В основе трилогии, стоящей за пределами того, что до тех пор называли литературой, лежит принцип «случайных» записей, набросков «для себя», подчас бесформенных и непоследовательных, но отражающих процесс мышления, что было для Розанова существеннее любой законченной системы или догмы.
Если в предшествующих книгах и статьях Розанов нередко прибегал к своим излюбленным «антиномиям», ставившим в тупик его читателей и критиков, то в трилогии от «двуликости» он обратился к многоголосию, чем-то напоминающему полифоничность романов Достоевского. Действительно, если подряд читать даже одну из частей трилогии, то создается впечатление разнобойного «шума голосов». Этот шум, подобный тому, что слышал Гоголь, оглушает и «сбивает» вас, как разговор одновременно с несколькими людьми.
Исследователи, обращавшиеся к трилогии Розанова, обычно усматривали в ней исповедальный стиль и в жанровом отношении сравнивали ее с исповедями Августина и Руссо, с «Мыслями» Паскаля, с афоризмами Ницше. Однако для Розанова прежде всего значим опыт Достоевского и Лескова, Н. Страхова и К. Леонтьева.
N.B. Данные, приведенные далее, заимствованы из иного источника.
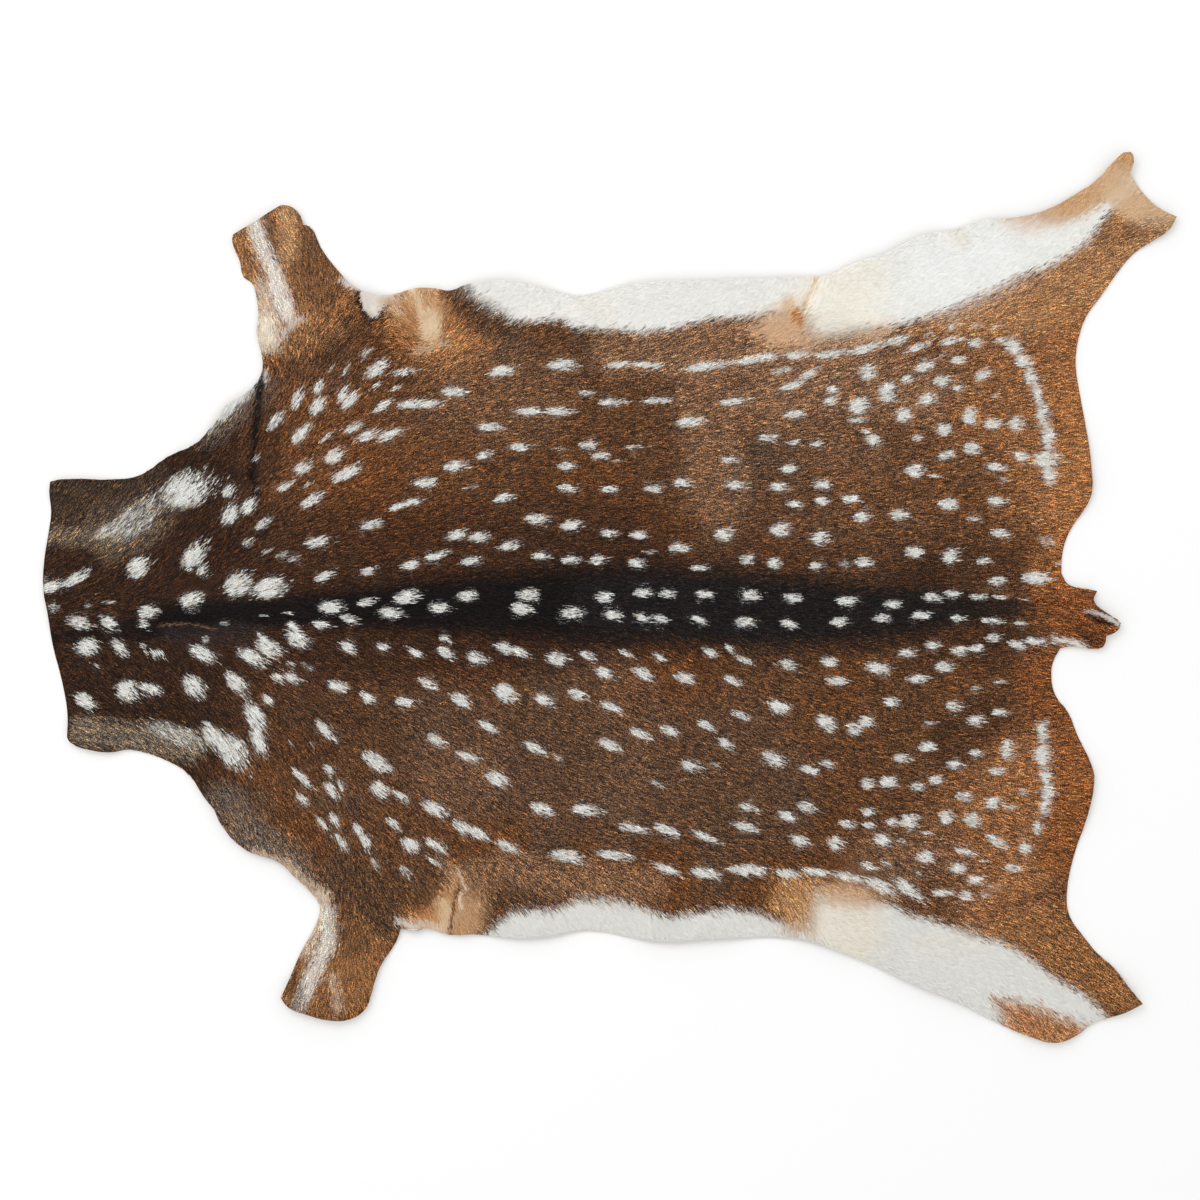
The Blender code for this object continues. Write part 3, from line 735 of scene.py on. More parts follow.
UPPER_RUMP_SPOTS = [
    (798, 355, 24, 8, 6), (832, 354, 40, 8, 6), (868, 348, 34, 9, 15), (899, 340, 25, 9, 16),
    (918, 347, 29, 7, 20), (950, 341, 23, 9, 12), (976, 343, 16, 10, 0), (1001, 340, 15, 6, 15),
    (809, 374, 19, 7, 24), (793, 385, 26, 9, 18), (868, 372, 17, 16, 20),
    (925, 366, 20, 12, 26), (958, 360, 16, 8, 0), (942, 381, 18, 11, 0), (982, 375, 18, 11, 26),
    (958, 388, 12, 6, 0), (908, 379, 12, 8, 0), (888, 392, 17, 22, 0), (833, 390, 13, 9, 24),
    (830, 401, 15, 9, 18), (859, 406, 20, 18, 16), (858, 420, 18, 5, 0),
    (874, 440, 18, 11, -10), (865, 431, 9, 5, 0), (904, 415, 14, 16, -10),
    (927, 399, 17, 11, 15), (795, 414, 20, 8, 8), (970, 416, 14, 19, 10), (993, 424, 19, 12, 0),
    (1017, 424, 14, 16, 0), (944, 430, 16, 13, -10), (917, 438, 12, 6, 0),
    (972, 448, 17, 12, 0), (947, 455, 16, 9, 20), (1022, 456, 15, 10, 0), (816, 444, 14, 6, 8),
    (915, 471, 18, 14, -14), (935, 476, 12, 4, 0), (996, 467, 19, 9, -8), (823, 485, 18, 11, 0),
    (795, 504, 15, 8, 0), (822, 501, 14, 9, 0), (851, 499, 16, 9, 0), (949, 504, 21, 12, 0),
    (997, 501, 17, 10, 0), (861, 517, 15, 12, 0), (899, 515, 18, 12, 0), (975, 519, 11, 4, 0),
    (820, 538, 18, 15, 0), (1000, 533, 17, 10, 0), (915, 552, 20, 12, 0), (951, 556, 17, 15, 0),
    (984, 561, 15, 7, 0), (864, 562, 17, 11, 0), (816, 566, 14, 7, 0), (997, 581, 16, 10, 0),
    (1036, 578, 29, 13, 0), (1013, 346, 14, 18, 20), (1024, 361, 16, 13, 16),
    (1031, 378, 14, 14, 0), (1039, 396, 9, 14, 0), (1043, 414, 10, 22, 0),
    (1050, 438, 13, 18, 0), (1046, 460, 28, 18, 0), (1051, 474, 16, 14, 0),
]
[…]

Розанов попытался сказать то, что до него никто не говорил, потому что не считал это стоящим внимания. Он писал: «Я ввел в литературу самое мелочное, мимолетное, невидимые движения души, паутинки быта», ибо «смысл – не в Вечном; смысл в Мгновениях». «У меня есть какой-то фетишизм мелочей. «Мелочи» суть мои «боги».
Новым в трилогии был тон повествования, «рукописность души», как называл это сам писатель. «Суть нашего времени», – говорил он, – что оно все обращает в шаблон, схему и фразу». Вину за это Розанов возлагает на книгопечатание: «Как будто этот проклятый Гутенберг[68] облизал своим медным языком всех писателей, и они все обездушели «в печати», потеряли лицо, характер». Появилась, пишет он, «техническая душа», с механизмом творчества, но без вдохновения. И отсюда вывод о современной литературе: «Оловянная литература. Оловянные люди ее пишут. Для оловянных читателей она существует».
Разработанный в трилогии особый жанр «мысли» свидетельствовал не столько о том, что в творчестве Розанова, как полагал он сам, происходило «разложение литературы, самого существа ее». Литература конечно же не окончилась «разложением» Розанова, и он не стал «последним писателем». Скорее напротив, он создал вершину жанра, за которой десятилетия спустя последовали все наши «камешки на ладони», «затеей», «бухтины вологодские», «мгновения».
Такие различные в идейном и художественном отношении писатели и мыслители, как М. Горький, А. Блок, Н. Бердяев, А. Ремизов и 3. Гиппиус, были во многом близки в своих оценках Розанова, и прежде всего его главного произведения – трилогии. «Литературный дар его был изумителен, самый большой дар в русской прозе» (Бердяев). «Розанов – писатель громадного, почти гениального дарования» (Гиппиус). Прочитав «Опавшие листья», Блок назвал их «замечательной книгой»: «Сколько там глубокого о печати, о литературе, о писательстве, а главное – о жизни». Вместе с тем Блок отметил неоднозначность Розанова, сплетение «таких непримиримых противоречий, как дух глубины и пытливости и дух… «Нового Времени». М. Горький видел в Розанове «фигуру, м. б., более трагическую, чем сам Достоевский».
Октябрьская революция заставила Розанова пересмотреть свои взгляды не только на литературу, на Гоголя и Щедрина («Прав этот бес Гоголь»), но и до крайности обострила его критические воззрения на церковь, религию, государство. Ранее он отрицал церковность и христианство более или менее «традиционно». Таковы его книги «Около церковных стен» (1906), «Темный Лик» (1911, усеченное цензурой издание) и др. Теперь же появилось одержимое неистовство, развернувшееся в десяти выпусках «Апокалипсиса нашего времени». Эти тоненькие брошюрки, наполненные ядом и горечью сердца, – последняя ступень лестницы, на которую писатель ступил за шесть лет до того в книге «Уединенное». Никто не писал так прискорбно о русской литературе и, надо думать, никогда не напишет, как Розанов в «Апокалипсисе». Дело было, конечно, не в литературе, а в скорби за Россию, которая, как то мерещилось ему, «рассыпалась», подобно Петру Петровичу Курилкину в повести Пушкина «Гробовщик».